The mightiest of Tehran’s proxies, the group seemingly guaranteed that if Israel tried to destroy Iran’s nuclear installations, its vast arsenal could be unleashed against the Jewish state.
But Israel killed Nasrallah, followed by his
presumed successor Hashem Safieddine and then, among other top leaders, Hezbollah’s military commander Ibrahim Akil, who was
wanted by the U.S. in connection with the 1983 bombing of its Beirut embassy. Hezbollah’s top echelons were essentially destroyed, along with much of its deadly arsenal.
So, with thousands of Hezbollah fighters injured or dead, the group’s leadership decimated, and Russia — Assad’s other patron — tangled up in another conflict, unlikely to forcefully come to his aide, rebels in Syria saw their moment.

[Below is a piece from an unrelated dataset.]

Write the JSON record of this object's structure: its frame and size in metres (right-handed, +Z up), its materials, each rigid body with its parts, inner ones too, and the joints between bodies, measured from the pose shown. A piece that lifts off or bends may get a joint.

There was no one left to defend Assad, and the offensive took less than two weeks. The Syrian leader had to flee, and the Alawite regime he inherited — built by his father Hafez Assad more than 50 years ago — quickly crumbled.
Who could have imagined that the Oct. 7 attacks would end in the collapse of the Assad regime, the death of Nasrallah, the defanging (at least for now) of Hezbollah, the collapse of much of Iran’s ability to project power across the Middle East and the
humiliation of Russia as its protégé became a political refugee and Moscow’s ability to project power in the region was crippled?
Alas, nobody knows what’s next for the region.
Nerves are on edge. It’s too soon for anyone to confidently declare anything like a lasting victory. The aftermath of Hamas’ monumental miscalculation is yet another Middle East lesson in the law of unexpected consequences.